I thought I’d take a moment to write down some frustrations I’ve been having with VMware Host Profiles, and how I resolved it. Before I get into that, let’s take a second to discuss what they’re supposed to do, and how you can get it in your environment.
Host Profiles is a VMware vCenter feature that is available on hosts licensed with Enterprise Plus, and it allows you to take an ESX or ESXi’s configuration profile and apply it to other hosts. It’s a quick and easy way to replicate configurations for hosts in a cluster, and also to monitor a host’s compliance with the selected host profile.
A good use case for Host Profiles is a virtual (non-distributed) switch change, or an internal service policy change that can be applied to all hosts in a cluster, such as an NTP source host. Recently, I used Host Profiles for a fresh install/upgrade from ESX 4.0 to ESXi 4.1 on a large cluster that I administer. Host Profiles eliminated the time necessary to craft a PowerCLI configuration script or even (ugh) manually duplicating host configurations across the cluster (which just opens the door for human failure).
So now that I’ve covered what it does, let’s talk about the oddities that I consider to be bugs within Host Profiles.
First, I performed a fresh install of ESXi 4.1 over the top of an existing ESX 4.0 installation. After the installation completed, I configured the host accordingly to match the rest of the cluster. I then created a new host profile, and chose the newly installed host as the profile reference. Then I attached the newly created profile to that host’s cluster. A quick compliance check showed that all other hosts but the reference host are not in compliance. Applying a host profile to a non-compliant host would complete successfully, but the host would remain non-compliant. You can see in the image below that there are a number of failures against the host profile. No amount of re-applying the profile or rebooting the non-compliant host would fix it.
As you might imagine, this had me pretty frustrated. In addition to the ruleset failures listed above, the Host Profile wasn’t properly disabling Fault Tolerance logging on a VMkernel NIC even though this specific cluster is not FT-capable.
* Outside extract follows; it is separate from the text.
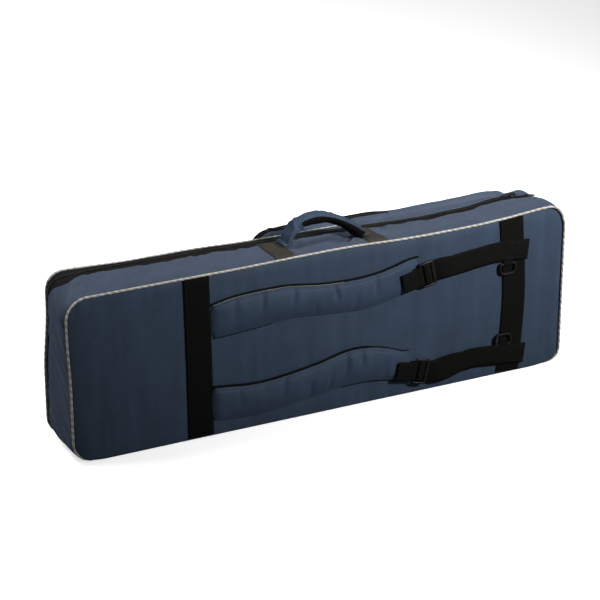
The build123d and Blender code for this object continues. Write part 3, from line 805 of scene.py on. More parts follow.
def pocket():
    """The pocket's gusset, both zipper halves, base strip, binding and face."""
    path = outline(POCKET_WIDTH, POCKET_LOW, POCKET_TOP, POCKET_CORNER, POCKET_X, 4.0)
    points, normals, along = path
    base = np.clip(-normals[:, 1], 0, 1)[:, None]
    on_top = np.clip(normals[:, 1], 0, 1)[:, None] ** 2
    sag = through(POCKET_EDGE, points[:, 0])[:, None] * on_top
    fixed = np.flatnonzero(points[:, 1] >= POCKET_SPLIT)

    def level(y):
        return np.full(len(points), y)

    start = level(-PANEL_Y - 1.0)
    tape_in = POCKET_ZIP_Y - 9.0 + 0.7 * noise(along / 19, 0, 20)

    def rise(t, y):
        from_seam, from_zip = y - start[:, None], tape_in[:, None] - y
        tuck = -1.5 * (1 - smooth(from_seam / 5)) - 1.0 * (1 - smooth(from_zip / 3))
        crown = 1.2 * smooth(from_seam / 8) * smooth(from_zip / 6)
        folds = 1.5 * noise(along[:, None] / 20, y / 16, 21) * smooth(from_seam / 6) * smooth(from_zip / 5)
        high = 4.6 + through(POCKET_CROWN, points[:, :1])
        bow = high * smooth(from_seam / 16) - 6.0 * (1 - smooth(from_seam / 9)) - 1.4 * (1 - smooth(from_zip / 5))
        return tuck + crown * (1 - on_top) + folds * (1 - base) + bow * on_top - 1.6 * seam(points, along)

    def tape_slope(t, y):
        return -1.2 + on_top * 3.4 * (1 - t)

    def tape_sag(t, y):
        return -1.2 + np.maximum(sag, -2.0) * (1 - t) + sag * t

    gusset = wall(path, start, tape_in, 12, rise, 1.2)
    piece("pocket_gusset_cloth", gusset, GUSSET, "lid", ("pocket_gusset",), soft=False)
    inner = wall(path, tape_in - 4, level(POCKET_ZIP_Y - 0.8), 4, tape_slope, TAPE_CLOTH, fixed)
    piece("pocket_tape_inner", inner, TAPE, "lid", ("pocket_inner_tape",), soft=False)
    outer = wall(path, level(POCKET_ZIP_Y + 0.8), level(BINDING_Y - 1.2), 4, tape_sag, TAPE_CLOTH, fixed)
    piece("pocket_tape_outer", outer, TAPE, "pocket_flap", ("pocket_outer_tape",))
    normal = in_space(normals[fixed])
    line = on_path(path, POCKET_ZIP_Y, -0.45, fixed)
    line[:, 2] += np.maximum(sag[fixed, 0], -2.0)
    piece("pocket_coil_inner", coil(line, normal, -1, 2.0, 2.2), COIL, "lid", ("pocket_inner_coil",),
          soft=False)
    piece("pocket_coil_outer", coil(line, normal, 1, 2.0, 2.2), COIL, "pocket_flap",
          ("pocket_outer_coil",))
    base_path, low = base_of(path, POCKET_SPLIT)
    strip = wall(base_path, level(POCKET_ZIP_Y - 13)[low], level(BINDING_Y - 1.4)[low], 6,
                 flat_rise(-0.9), 1.0, closed=False)
    piece("pocket_base_cloth", strip, GUSSET, "lid")
    fine_points, fine_normals, _ = outline(POCKET_WIDTH, POCKET_LOW, POCKET_TOP, POCKET_CORNER, POCKET_X, 2.2)
    flat_path = fine_points - fine_normals * 1.9
    flat_path[:, 1] += through(POCKET_EDGE, fine_points[:, 0]) * np.clip(fine_normals[:, 1], 0, 1) ** 2
    cord = in_space(flat_path, BINDING_Y)

    def swell(s, angle):
        return 1 + 0.05 * noise(s / 5, angle * 2, 22)

    piece("pocket_binding_cloth", tube(cord, 2.0, 10, True, swell=swell), WEB_X, "pocket_flap",
          ("pocket_binding",))
    inset = 3.2
    x, z, edge = panel_grid(POCKET_WIDTH - 2 * inset, POCKET_LOW + inset, POCKET_TOP - inset,
                            POCKET_CORNER - inset, POCKET_X, 4.5)
    swell_out = 2.4 * smooth(edge / 70) - 2.0 * (1 - smooth(edge / 10))
    puckers = 1.3 * (0.5 + 0.5 * noise(x / 10, z / 120, 23)) * np.exp(-(POCKET_TOP - z) / 35) * smooth(edge / 5)
    slow = 0.9 * noise(x / 90, z / 70, 24) * smooth(edge / 40)
    z = z + through(POCKET_EDGE, x) * smooth((z - POCKET_TOP + 60) / 57)
    face = panel(x, z, BINDING_Y - 0.4 + swell_out - puckers + slow, 1.2)
    piece("pocket_face_cloth", face, PANEL, "pocket_flap", ("pocket_panel",))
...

The good news is that there’s a way to fix all of these troubles, although it can be a bit painful, especially if vDS (vNetwork Distributed Switch) is involved. Each host in the cluster needs to be put into maintenance mode. After that completes, disconnect each virtual adapter from the vDS. Navigate to the vDS in the Networking view (CTRL+SHIFT+N), then to the Hosts tab. Right-click the host and Remove from vNetwork Distributed Switch. Go back to the Hosts view (CTRL+SHIFT+H) and right-click the host to Remove from Inventory. Click Yes to accept the loss of past performance data, host-level user permissions, etc. After the removal completes, add the host back into the cluster. Right-click the host and go to Host Profile > Apply Profile. You will be prompted as needed to provide the IP configuration of any VMkernel adapters, etc. After the profile remediation completes, right-click the host again and go to Host Profile > Check Compliance. Your host will now show as compliant.
Notes: All of the hosts were running ESXi 4.1 build 320137. vCenter Server and Client are both 4.1, build 258902. I did submit an SR to VMware Support, and after discovering that removing & re-adding the host to vCenter resolved the issue, I noted it in the ticket. The tech responded saying that he would attempt to reproduce in a test environment, and write a KB article as needed.